─── DATA EXCERPT

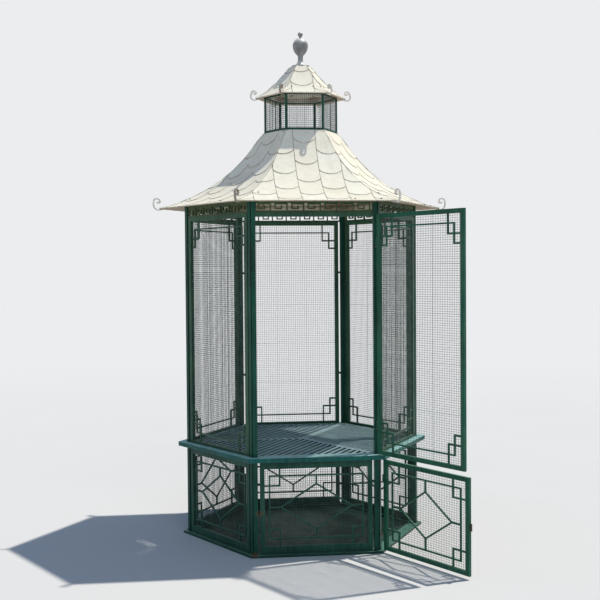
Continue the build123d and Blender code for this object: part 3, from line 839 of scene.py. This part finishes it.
for place in FACE_ANGLES:
    tiled_face(
        f"roof_tiles_{place}", place, roof_profile, ROOF_FIRST_BOTTOM, ROOF_TILE_LENGTH, ROOF_SCALLOP,
    )
    tiled_face(f"cap_tiles_{place}", place, cap_profile, CAP_FIRST_BOTTOM, CAP_TILE_LENGTH, CAP_SCALLOP)


# Scrolls, rounder and thicker than the CAD's bars and inside the same outer edge

def hip_tip(profile):
    """Underside of a hip at its eave, as reach and height, and its slope there."""
    arm = (profile.eave - profile.centre) / profile.radius
    under = profile.eave + arm * SHEET_THICKNESS
    slope = math.atan(arm.x / arm.y * math.cos(HALF_SECTOR))
    return Vector((under.x / math.cos(HALF_SECTOR), under.y)), slope


def tangent_arc(path, end):
    """Goes on from a path's last place and heading, in an arc to a given end."""
    start, heading = path[-1]
    chord = end - start
    left = Vector((-heading.y, heading.x))
    centre = start + left * chord.length_squared / (2 * chord.dot(left))
    turn = 2 * math.atan2(chord.dot(left), chord.dot(heading))
    for n in range(1, ARC_STEPS + 1):
        spin = Matrix.Rotation(turn * n / ARC_STEPS, 2)
        path.append((centre + spin @ (start - centre), spin @ heading))


def scroll_path(tip, slope, size):
    """Places and headings along a scroll: foot, arc up, straight neck and two arcs back."""
    heading = Vector((math.cos(slope), -math.sin(slope)))
    below = Vector((heading.y, -heading.x))
    hollow = SCROLL_WIDTH / 2 * math.sin(HALF_SECTOR) * math.tan(slope)
    start = tip + below * (SCROLL_THICKNESS / 2 + SCROLL_SEAT_GAP + hollow)
    path = [(start - heading * SCROLL_FOOT * size, heading), (start, heading)]
    tangent_arc(path, tip + SCROLL_FAR_SIDE * size)
    place, heading = path[-1]
    path.append((place + heading * SCROLL_NECK * size, heading))
    tangent_arc(path, tip + SCROLL_NEAR_SIDE * size)
    tangent_arc(path, tip + SCROLL_END * size)
    return path


def squared(amount):
    """Bends a sine or cosine outwards, so that an oval section becomes a bar with rounded corners."""
    return math.copysign(math.sqrt(abs(amount)), amount)


def bar_ring(shape, wall, place, heading, thickness):
    """Ring of points round a bar whose outer edge stays in line as it thickens."""
    outer = Vector((heading.y, -heading.x))
    half = thickness / 2
    middle = place + outer * (SCROLL_THICKNESS / 2 - half)
    ring = []
    for a in full_turn(SCROLL_SIDES):
        spot = middle + outer * half * squared(math.cos(a))
        ring.append(shape.point(wall.at(SCROLL_WIDTH / 2 * squared(math.sin(a)), spot.y, spot.x)))
    return ring + ring[:1]


def scrolls(name, node, profile, size):
    """A scroll at each corner of a roof, in place of the CAD's node."""
    shape = Shape()
    path = scroll_path(*hip_tip(profile), size)
    for degrees in CORNER_ANGLES:
        wall = wall_facing(degrees)
        rows = []
        for n, (place, heading) in enumerate(path):
            growth = min(max(n - 1, 0) / ARC_STEPS, 1.0)
            thickness = SCROLL_THICKNESS + SCROLL_THICKENING * growth
            rows.append(bar_ring(shape, wall, place, heading, thickness))
        shape.grid(rows[::-1])
        shape.face(rows[0][:0:-1], smooth=False)
        shape.face(rows[-1][:-1], smooth=False)
    piece = shape.piece(name, pale, FRAME_BODY, "scroll_paint")
    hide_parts(node)


scrolls("eave_scrolls_curled", "eave_scrolls", roof_profile, 1.0)
scrolls("cap_scrolls_curled", "cap_scrolls", cap_profile, CAP_SCROLL_SIZE)


# Finial, turned smooth in place of the CAD's faceted one

def belly_arc(end_radius, belly, end):
    """Arc of the ball from its belly, where it is upright, to a narrower place above or below."""
    drop = end - belly
    narrowing = BALL_RADIUS - end_radius
    bend = (narrowing ** 2 + drop ** 2) / (2 * narrowing)
    turn = math.asin(max(-1.0, min(1.0, drop / bend)))
    angles = [turn * n / ARC_STEPS for n in range(ARC_STEPS + 1)]
    return [(BALL_RADIUS - bend + bend * math.cos(a), belly + bend * math.sin(a)) for a in angles]


def quarter_turn(steps):
    """Even angles up to a right angle, without the first, which is 0."""
    return [math.pi / 2 * n / steps for n in range(1, steps + 1)]


def finial_profile(foot, tip):
    """Outer line as (radius, height): flange, flared neck, cup, ball and knob."""
    rim_top = foot + FLANGE_RIM
    neck = foot + NECK_RISE
    ball_foot = foot + BALL_FOOT_RISE
    belly = ball_foot + BELLY_RISE
    flare = FLANGE_RADIUS - NECK_RADIUS
    cup = BALL_SEAT_RADIUS - NECK_RADIUS
    profile = [(0.0, foot), (FLANGE_RADIUS, foot), (FLANGE_RADIUS, rim_top)]
    for a in quarter_turn(FLARE_STEPS):
        profile.append((FLANGE_RADIUS - flare * math.sin(a), rim_top + (neck - rim_top) * (1 - math.cos(a))))
    for a in quarter_turn(CUP_STEPS)[:-1]:
        profile.append((NECK_RADIUS + cup * (1 - math.cos(a)), neck + (ball_foot - neck) * math.sin(a)))
    profile += reversed(belly_arc(BALL_SEAT_RADIUS, belly, ball_foot))
    profile += belly_arc(COLLAR_RADIUS, belly, ball_foot + CROWN_RISE)[1:]
    knob_level = tip - KNOB_RADIUS
    knob_start = math.asin(COLLAR_RADIUS / KNOB_RADIUS)
    for n in range(ARC_STEPS + 1):
        a = math.pi - (knob_start + (math.pi - knob_start) * n / ARC_STEPS)
        profile.append((KNOB_RADIUS * math.sin(a), knob_level + KNOB_RADIUS * math.cos(a)))
    return profile


turned = Shape()
turned.lathe(finial_profile(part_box("finial")[0].z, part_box("finial")[1].z))
finial = turned.piece("finial_turned", grey, FRAME_BODY, "finial_paint")
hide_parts("finial")


# Rivets near the eave of the cap, and bolts near the eave of the main roof

def stud(shape, centre, normal, radius, height):
    """Low round head on a surface."""
    rows = []
    for share in STUD_LEVELS:
        ring_radius = radius * math.cos(math.asin(share))
        rows.append(shape.ring(centre + normal * height * share, normal, ring_radius, STUD_SIDES, STUD_GRIME))
    shape.grid(rows)
    shape.face(rows[0][:-1])


def studded_roof(name, profile, studs, radius, height):
    """The same studs on every face of a roof, as one piece."""
    shape = Shape()
    stand = TILE_LAP - STUD_SINK
    for place in FACE_ANGLES:
        wall = wall_facing(FACE_ANGLES[place])
        for from_eave, across in studs:
            distance = profile.length - from_eave
            reach, level = profile.at(distance, stand)
            below = profile.at(distance + SLOPE_STEP, stand)
            slope = Vector((below.x - reach, below.y - level)).normalized()
            normal = wall.outwards * -slope.y + Vector((0, 0, slope.x))
            stud(shape, wall.at(across, level, reach), normal, radius, height)
    shape.piece(name, iron, FRAME_BODY, "roof_paint")


studded_roof("cap_rivets", cap_profile, CAP_RIVETS, CAP_RIVET_RADIUS, CAP_RIVET_HEIGHT)
studded_roof("roof_bolts", roof_profile, ROOF_BOLTS, ROOF_BOLT_RADIUS, ROOF_BOLT_HEIGHT)


# Stage, lights and camera

def stage_floor():
    """Wide pale ground, patchy near the gazebo and even far off."""
    mesh = bpy.data.meshes.new("floor")
    corners = [(x * FLOOR_HALF, y * FLOOR_HALF, 0.0) for x, y in ((-1, -1), (1, -1), (1, 1), (-1, 1))]
    mesh.from_pydata(corners, [], [(0, 1, 2, 3)])
    floor = bpy.data.objects.new("floor", mesh)
    bpy.context.scene.collection.objects.link(floor)
    s = Shade("floor_pale")
    patchy = s.range(s.near((0.0, 0.0, 0.0), FLOOR_NEAR), 0.0, 0.6)
    colour = s.mix(patchy, FLOOR_FAR, s.mix(s.noise(0.7, 3), FLOOR_DARK, FLOOR_PALE))
    mesh.materials.append(s.finish(colour, 0.9, gloss=0.0))


def sun(name, strength, angle, azimuth, elevation, colour):
    """Sun lamp that comes from an azimuth counted from the front, to the right, and an elevation."""
    data = bpy.data.lights.new(name, "SUN")
    data.energy = strength
    data.angle = math.radians(angle)
    data.color = colour
    lamp = bpy.data.objects.new(name, data)
    bpy.context.scene.collection.objects.link(lamp)
    a = math.radians(azimuth)
    e = math.radians(elevation)
    towards = Vector((math.sin(a) * math.cos(e), -math.cos(a) * math.cos(e), math.sin(e)))
    lamp.rotation_euler = towards.to_track_quat("Z", "Y").to_euler()


def studio_world():
    """Even sky, which looks paler to the camera and in the gloss than it lights the part."""
    world = bpy.data.worlds.new("studio")
    bpy.context.scene.world = world
    world.use_nodes = True
    nodes = world.node_tree.nodes
    links = world.node_tree.links
    path = nodes.new("ShaderNodeLightPath")
    seen = nodes.new("ShaderNodeMath")
    seen.operation = "MAXIMUM"
    links.new(path.outputs["Is Camera Ray"], seen.inputs[0])
    links.new(path.outputs["Is Glossy Ray"], seen.inputs[1])
    level = nodes.new("ShaderNodeMix")
    level.data_type = "RGBA"
    links.new(seen.outputs[0], level.inputs["Factor"])
    level.inputs["A"].default_value = WORLD_LIGHT
    level.inputs["B"].default_value = WORLD_SEEN
    links.new(level.outputs["Result"], nodes["Background"].inputs["Color"])


def add_camera():
    """The photograph's own view of the gazebo."""
    data = bpy.data.cameras.new("photo_camera")
    data.sensor_fit = "HORIZONTAL"
    data.sensor_width = CAMERA_SENSOR
    data.lens = CAMERA_LENS
    data.clip_end = CAMERA_REACH
    camera = bpy.data.objects.new("photo_camera", data)
    bpy.context.scene.collection.objects.link(camera)
    forward = CAMERA_AIM.normalized()
    right = forward.cross(Vector((0, 0, 1))).normalized()
    up = right.cross(forward)
    tilted_right = right * math.cos(CAMERA_ROLL) + up * math.sin(CAMERA_ROLL)
    tilted_up = up * math.cos(CAMERA_ROLL) - right * math.sin(CAMERA_ROLL)
    turn = Matrix((tilted_right, tilted_up, -forward)).transposed().to_4x4()
    camera.matrix_world = Matrix.Translation(CAMERA_PLACE) @ turn
    bpy.context.scene.camera = camera


stage_floor()
sun("key", strength=3.0, angle=1.2, azimuth=105, elevation=65, colour=(1.0, 0.962, 0.88))
sun("fill", strength=0.46, angle=50.0, azimuth=5, elevation=25, colour=(0.78, 0.93, 1.0))
studio_world()
add_camera()
bpy.context.scene.view_settings.view_transform = "Standard"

──────

# [EXERCISE OBJECTIVE]
Your task is to quote the lines above, beginning with the first and ending with the one that holds "path.append((centre + spin".

# [SOLUTION TO THIS PROBLEM]
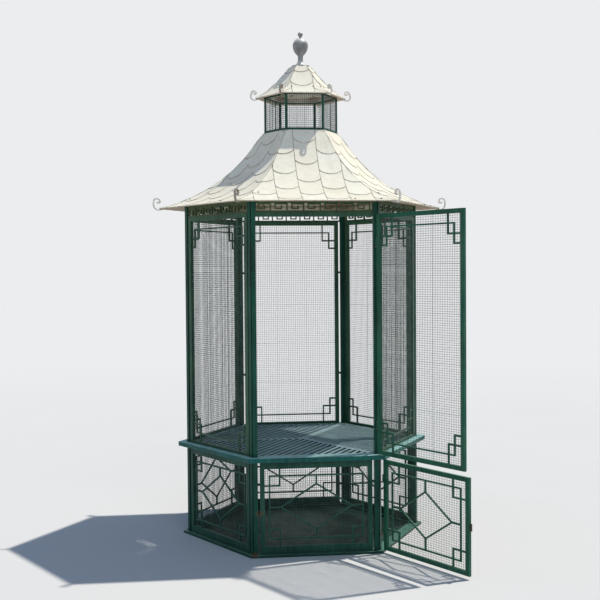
Continue the build123d and Blender code for this object: part 3, from line 839 of scene.py. This part finishes it.
for place in FACE_ANGLES:
    tiled_face(
        f"roof_tiles_{place}", place, roof_profile, ROOF_FIRST_BOTTOM, ROOF_TILE_LENGTH, ROOF_SCALLOP,
    )
    tiled_face(f"cap_tiles_{place}", place, cap_profile, CAP_FIRST_BOTTOM, CAP_TILE_LENGTH, CAP_SCALLOP)


# Scrolls, rounder and thicker than the CAD's bars and inside the same outer edge

def hip_tip(profile):
    """Underside of a hip at its eave, as reach and height, and its slope there."""
    arm = (profile.eave - profile.centre) / profile.radius
    under = profile.eave + arm * SHEET_THICKNESS
    slope = math.atan(arm.x / arm.y * math.cos(HALF_SECTOR))
    return Vector((under.x / math.cos(HALF_SECTOR), under.y)), slope


def tangent_arc(path, end):
    """Goes on from a path's last place and heading, in an arc to a given end."""
    start, heading = path[-1]
    chord = end - start
    left = Vector((-heading.y, heading.x))
    centre = start + left * chord.length_squared / (2 * chord.dot(left))
    turn = 2 * math.atan2(chord.dot(left), chord.dot(heading))
    for n in range(1, ARC_STEPS + 1):
        spin = Matrix.Rotation(turn * n / ARC_STEPS, 2)
        path.append((centre + spin @ (start - centre), spin @ heading))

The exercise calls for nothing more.